To begin brainstorming ideas for a blue ocean product offering, think of a product or service your company already sells, to use as a starting point. To help you come up with product ideas, Kim and Mauborgne explore some different approaches you can take to brainstorming. 

Here are seven potential routes you could take to brainstorm a blue ocean product that sells.

1. Consider Your Customer’s Alternatives

When creating a blue ocean product, Kim and Mauborgne advise you to consider what alternatives your customers have for achieving the goal that your product fulfills. Especially consider alternatives that achieve the same end by different means. What are the key characteristics that might lead them to favor each alternative? How could you combine key characteristics from different options to create a new alternative that’s uniquely attractive?

For example, rock-climbing gear and video games are very different products that perform very different functions, but they are often used to fulfill the same basic goal of connecting with friends in a thrilling environment.

Considering Your Market Alternatives 

In Crossing the Chasm, Moore approaches this subject from a slightly different angle. Specifically, where Kim and Mauborgne invite you to consider alternatives as a way to brainstorm new innovations, Moore assumes you’ve already got an innovative product, and considers alternatives from the perspective of figuring out where your product fits into the market. 

Thus, he advises that you think about what other functions your technology might be used for. For example, maybe you’ve been competing in the electric vehicle market, but then you realize that you could use the same basic technology to make electric farm tractors. If nobody else is currently doing that, your product would provide unique value.

2. Consider How Customers Weigh Price Against Performance 

According to Kim and Mauborgne, there are often groups of companies within an industry that pursue a similar strategy based on a balance of price and performance. For example, luxury car brands like Ferrari and Porsche could be considered one strategic group, while budget car brands would be another.

As with alternative industries above, consider what characteristics motivate your customers to buy from one strategic group over another, and then concentrate on delivering those characteristics while eliminating needless ones.

(Shortform note: In Positioning, marketing consultants Al Ries and Jack Trout assert that product maturity is often a key characteristic in how customers weigh price against performance. They say that if a product or technology is new and unproven, people tend to favor budget versions, because they can try it out without risking as much money on it. However, if the technology is mature, they are more receptive to premium versions. You can apply this to your own blue ocean product strategy by considering your product’s maturity and pricing accordingly.)

3. Consider Different Buyers in the Chain

Kim and Mauborgne point out that when looking for customers, companies often target the person with purchasing power. However, sometimes this is a different person with different preferences than the actual user. Consider targeting the end user’s pain points, or persistent problems, especially if they’ve traditionally been ignored, to create a product with unique value.

Types of Buyers

One of the key elements of Moore’s strategy is to identify a niche market of customers who have a compelling need that your product can meet. Thus, Moore echoes Kim and Mauborgne’s assertion that offering a unique solution to your customers’ pain points is a recipe for success.

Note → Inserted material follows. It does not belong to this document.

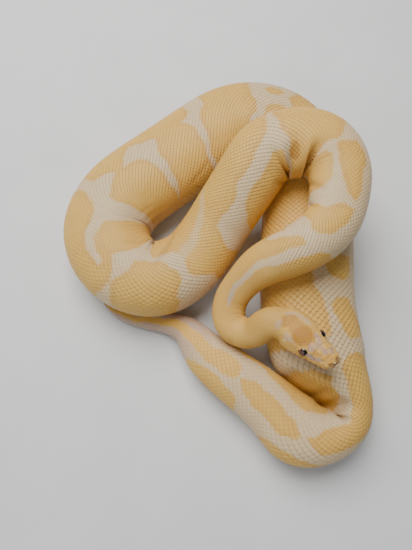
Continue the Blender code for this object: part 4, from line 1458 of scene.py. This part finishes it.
def multiply(tree, first, second):
    """Product of two values."""
    node = tree.nodes.new("ShaderNodeMath")
    node.operation = "MULTIPLY"
    for socket, value in zip(node.inputs, (first, second)):
        if isinstance(value, bpy.types.NodeSocket):
            tree.links.new(value, socket)
        else:
            socket.default_value = value
    return node.outputs[0]


def skin_material(name, colours, scaled):
    """Scale horn, or the softer skin between the scales, with the animal's markings and painted
    shade: in creases and folds, and on scales along each plate's rim.
    """
    made, tree, shader = new_material(name)
    shade = mix(tree, mottle(tree, *DULL_MOTTLE), colours.yellow, colours.beige)
    shade = mix(tree, multiply(tree, reading(tree, "rim"), RIM_STRENGTH), shade, colours.rim)
    for paint in ("warm_and_fold_shade", "pale", "sun", "crown", "lilac", "belly"):
        shade = mix(tree, reading(tree, paint), shade, getattr(colours, paint))
    if scaled:
        tone = remap(tree, reading(tree, "tone"), -1.0, 1.0, 0.0, TONE_STRENGTH)
        shade = mix(tree, tone, shade, colours.rim)
        # Painted shade along each plate's rim, in the colour of the skin between the scales.
        between = multiply(tree, reading(tree, "edge"), EDGE_SHADE_STRENGTH)
    else:
        between = mottle(tree, *SOFT_MOTTLE)
    shade = mix(tree, between, shade, colours.between)
    # Painted shade: nostrils, the mouth's line, folds and wrinkles darkened where shade falls.
    shade = mix(tree, reading(tree, "shade"), shade, colours.crease_shade)
    tree.links.new(shade, shader.inputs["Base Color"])
    tree.links.new(mottle(tree, *ROUGH_MOTTLE), shader.inputs["Roughness"])
    relief = tree.nodes.new("ShaderNodeBump")
    relief.inputs["Strength"].default_value = 0.25
    relief.inputs["Distance"].default_value = RELIEF_HEIGHT * MM
    tree.links.new(grain(tree, RELIEF_SIZE, 3.0), relief.inputs["Height"])
    tree.links.new(relief.outputs["Normal"], shader.inputs["Normal"])
    shader.inputs["Subsurface Weight"].default_value = 0.12
    shader.inputs["Subsurface Radius"].default_value = (1.0, 0.5, 0.25)
    shader.inputs["Subsurface Scale"].default_value = 1.5 * MM
    shader.inputs["Specular IOR Level"].default_value = 0.32
    return made


def eye_material(colours):
    """A dark, wet eye: a narrow upright pupil in a brown iris."""
    made, tree, shader = new_material("wet_eye")
    iris = mix(tree, mottle(tree, *IRIS_MOTTLE), colours.iris, colours.iris_light)
    narrow, short = (remap(tree, reading(tree, name), *fade, 1.0, 0.0)
                     for name, fade in zip(("off_slit", "along_slit"), SLIT))
    shade = mix(tree, multiply(tree, narrow, short), iris, colours.pupil)
    rim = remap(tree, reading(tree, "off_axis"), *IRIS_EDGE, 0.0, 1.0)
    shade = mix(tree, rim, shade, colours.pupil)
    tree.links.new(shade, shader.inputs["Base Color"])
    shader.inputs["Roughness"].default_value = 0.16
    shader.inputs["Coat Weight"].default_value = 0.5
    shader.inputs["Coat Roughness"].default_value = 0.03
    return made


def floor_material(colour):
    """A pale matt floor with a faint mottle."""
    made, tree, shader = new_material("pale_floor")
    darker = tuple(FLOOR_DARKER * part for part in colour)
    shade = mix(tree, mottle(tree, *FLOOR_MOTTLE), colour, darker)
    tree.links.new(shade, shader.inputs["Base Color"])
    shader.inputs["Roughness"].default_value = 0.8
    return made


def add_light(name, place, aim, size, power, colour):
    """A square soft light, aimed at a point."""
    data = bpy.data.lights.new(name, "AREA")
    data.size = size
    data.energy = power
    data.color = colour
    light = bpy.data.objects.new(name, data)
    light.location = place
    light.rotation_euler = (Vector(aim) - Vector(place)).to_track_quat("-Z", "Y").to_euler()
    bpy.context.scene.collection.objects.link(light)


def colour_choice(name, description, default):
    """A colour that a user can change."""
    return FloatVectorProperty(name=name, description=description, default=default,
                               subtype="COLOR", min=0.0, max=1.0, size=3)


class PythonColours(bpy.types.PropertyGroup):
    """Colours of the skin, the scales and the eyes."""

    yellow: colour_choice("Yellow", "Blotches on the back", (0.82, 0.475, 0.10))
    beige: colour_choice("Beige", "Duller parts of the blotches", (0.75, 0.41, 0.08))
    pale: colour_choice("Pale", "Ground between the blotches", (0.75, 0.55, 0.32))
    rim: colour_choice("Rim", "Line round a blotch", (0.62, 0.33, 0.09))
    # Partly the skin's own warmer tone, partly painted warm shade and bounce light in folds and
    # inner bends.
    warm_and_fold_shade: colour_choice("Warm", "Folded and inward skin", (0.80, 0.43, 0.085))
    crown: colour_choice("Crown", "Patch on the head", (0.51, 0.215, 0.018))
    sun: colour_choice("Sun", "Snout and lips", (0.74, 0.38, 0.06))
    lilac: colour_choice("Lilac", "Bluish skin of the face and tail", (0.50, 0.33, 0.28))
    belly: colour_choice("Belly", "Scutes and white spots", (0.80, 0.70, 0.56))
    # The skin's own colour between the scales, also used for the painted shade along the scales'
    # rims.
    between: colour_choice("Between scales", "Skin between the scales", (0.56, 0.33, 0.17))
    # Colour of the painted shade in nostrils, the mouth's line and deep folds.
    crease_shade: colour_choice("Crease", "Nostrils, mouth and deep folds", (0.10, 0.035, 0.02))
    iris: colour_choice("Iris", "Dark part of the eye", (0.060, 0.012, 0.008))
    iris_light: colour_choice("Iris light", "Lighter flecks of the eye", (0.20, 0.05, 0.03))
    pupil: colour_choice("Pupil", "Slit and rim of the eye", (0.004, 0.002, 0.002))


class PythonScales(bpy.types.PropertyGroup):
    """Shape of the scales."""

    length_to_width: FloatProperty(name="Length", default=1.85, min=1.0, max=3.0,
                                   description="Length of a scale over the width of its row")
    thickness: FloatProperty(name="Thickness", default=0.20, min=0.02, max=0.6,
                             description="Thickness of a large scale, in millimetres")
    lift: FloatProperty(name="Lift", default=0.28, min=0.0, max=1.0,
                        description="Height of a large scale's free tip, in millimetres")
    gap: FloatProperty(name="Gap", default=0.03, min=0.0, max=0.3, subtype="FACTOR",
                       description="Part of a row's width left clear between scales")


class PythonStage(bpy.types.PropertyGroup):
    """Floor, light and camera."""

    floor: colour_choice("Floor", "Colour of the floor", (0.80, 0.80, 0.80))
    key: FloatProperty(name="Key light", default=16.0, min=0.0, subtype="POWER",
                       description="Power of the soft light overhead")
    fill: FloatProperty(name="Fill light", default=2.6, min=0.0, subtype="POWER",
                        description="Power of the soft light beside the camera")
    sky: FloatProperty(name="Room light", default=0.17, min=0.0,
                       description="Strength of the even light all round")
    lens: FloatProperty(name="Lens", default=29.59, min=10.0, max=200.0,
                        description="Focal length of the camera, in millimetres")


def coloured(name, scaled):
    """The skin's or the scales' material, made once."""
    made = bpy.data.materials.get(name)
    return made or skin_material(name, bpy.context.scene.python_colours, scaled)


class PYTHON_OT_skin(bpy.types.Operator):
    """Make the one skin that stands for every length of flesh"""

    bl_idname = "python.skin"
    bl_label = "Skin"

    def execute(self, context):
        flesh = [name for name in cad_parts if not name.startswith("eye")]
        add_piece(make_skin_mesh(the_skin()), "python_skin", coloured("soft_skin", False), flesh)
        return {"FINISHED"}


class PYTHON_OT_coat(bpy.types.Operator):
    """Lay the scales over the skin, length by length"""

    bl_idname = "python.coat"
    bl_label = "Scales"

    def execute(self, context):
        skin, settings = the_skin(), context.scene.python_scales
        coat = Coat(skin, settings)
        horn = coloured("scale_horn", True)
        for name, start, end, nodes in COAT:
            mesh = make_coat_mesh(skin, coat, settings, name, start, end)
            add_piece(mesh, name, horn, nodes)
        behind_head = [node for row in COAT[1:] for node in row[3]]
        add_piece(make_scutes_mesh(skin, coat, settings), "belly_scutes", horn, behind_head)
        return {"FINISHED"}


class PYTHON_OT_head(bpy.types.Operator):
    """Lay the shields of the snout, crown, lips and eye rings"""

    bl_idname = "python.head"
    bl_label = "Head shields"

    def execute(self, context):
        add_piece(make_shields_mesh(the_skin()), "head_shields", coloured("scale_horn", True),
                  ("head", "lower_jaw"))
        return {"FINISHED"}


class PYTHON_OT_eyes(bpy.types.Operator):
    """Make both eyes"""

    bl_idname = "python.eyes"
    bl_label = "Eyes"

    def execute(self, context):
        material = eye_material(context.scene.python_colours)
        for word, side in (("right", 1), ("left", -1)):
            mesh = make_eye_mesh(the_skin(), word + "_eyeball", side)
            add_piece(mesh, word + "_eyeball", material, ("eye_" + word,))
        return {"FINISHED"}


class PYTHON_OT_stage(bpy.types.Operator):
    """Set out the floor, the light and the camera"""

    bl_idname = "python.stage"
    bl_label = "Stage"

    def execute(self, context):
        stage, scene = context.scene.python_stage, context.scene
        built = bmesh.new()
        bmesh.ops.create_grid(built, x_segments=1, y_segments=1, size=FLOOR_SIZE / 2)
        mesh = finished_mesh(built, "floor")
        mesh.materials.append(floor_material(tuple(stage.floor)))
        floor = bpy.data.objects.new("floor", mesh)
        scene.collection.objects.link(floor)
        add_light("key_light", KEY_PLACE, AIM, KEY_SIZE, stage.key, KEY_COLOUR)
        add_light("fill_light", FILL_PLACE, AIM, FILL_SIZE, stage.fill, ROOM_COLOUR)
        world = bpy.data.worlds.new("room")
        world.use_nodes = True
        background = world.node_tree.nodes["Background"]
        background.inputs["Color"].default_value = (*ROOM_COLOUR, 1.0)
        background.inputs["Strength"].default_value = stage.sky
        scene.world = world
        data = bpy.data.cameras.new("camera")
        data.lens = stage.lens
        camera = bpy.data.objects.new("camera", data)
        camera.location = CAMERA_PLACE
        camera.rotation_euler = CAMERA_TURN
        scene.collection.objects.link(camera)
        scene.camera = camera
        return {"FINISHED"}


class PYTHON_PT_panel(bpy.types.Panel):
    """Settings and steps of the ball python"""

    bl_label = "Ball Python"
    bl_idname = "PYTHON_PT_panel"
    bl_space_type = "VIEW_3D"
    bl_region_type = "UI"
    bl_category = "Python"

    def draw(self, context):
        for group in (context.scene.python_colours, context.scene.python_scales,
                      context.scene.python_stage):
            box = self.layout.box()
            for name in group.__annotations__:
                box.prop(group, name)
        for step in STEPS:
            self.layout.operator("python." + step)


STEPS = ("stage", "skin", "coat", "head", "eyes")
GROUPS = {"python_colours": PythonColours, "python_scales": PythonScales,
          "python_stage": PythonStage}
CLASSES = (PythonColours, PythonScales, PythonStage, PYTHON_OT_stage, PYTHON_OT_skin,
           PYTHON_OT_coat, PYTHON_OT_head, PYTHON_OT_eyes, PYTHON_PT_panel)


def register():
    """Add the classes and their settings to Blender."""
    for each in CLASSES:
        bpy.utils.register_class(each)
    for name, group in GROUPS.items():
        setattr(bpy.types.Scene, name, PointerProperty(type=group))


def unregister():
    """Take them away again."""
    for name in GROUPS:
        delattr(bpy.types.Scene, name)
    for each in reversed(CLASSES):
        bpy.utils.unregister_class(each)


def main():
    """Register the add-on and run every step."""
    register()
    for step in STEPS:
        getattr(bpy.ops.python, step)()


if __name__ == "__main__":
    main()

Moore differentiates between three types of buyers:

1) The economic buyer is the person who pays for the product or authorizes the purchase.

2) The technical buyer is the person who sets up the product so it can be used.

3) The end user, or functional buyer, is the person who uses the product once it’s set up.

For example, suppose your son, who recently got his driver’s license, wants to take up off-roading, and he convinces you to buy a protective roll bar for his vehicle. You’re the one who pays for it, so you’re the economic buyer. The mechanic who installs the roll bar is the technical buyer. Your son is the end user, or functional buyer.

4. Consider Complementary Products

Kim and Mauborgne note that products are rarely used in isolation. Consider what happens before, during, and after your product is used. Is there friction between any of these activities? If so, can you provide a bundled solution that would make things run more smoothly? Bundling complementary products to your product—even at cost—may add additional value.

For example, suppose you sell kitchen appliances, and you discover that your customers tend to juggle a phone or laptop while they’re cooking because they’re referring to recipes online. So you bundle a tablet PC with your appliances and provide a magnetic bracket to mount it conveniently on the refrigerator door.

(Shortform note: The authors’ recommendations for offering complementary products corresponds to another key element of Moore’s strategy: assembling the “whole product.” Like Kim and Mauborgne, Moore points out that your core product offering typically only provides part of the whole solution that the customer needs. For example, if your product is a smartphone, they also need a data plan to make use of it. In cases where it’s not practical to furnish the complete solution yourself, Moore recommends forming alliances with other companies who can provide the other pieces of the puzzle. This ensures that your customer can get the “whole product.”)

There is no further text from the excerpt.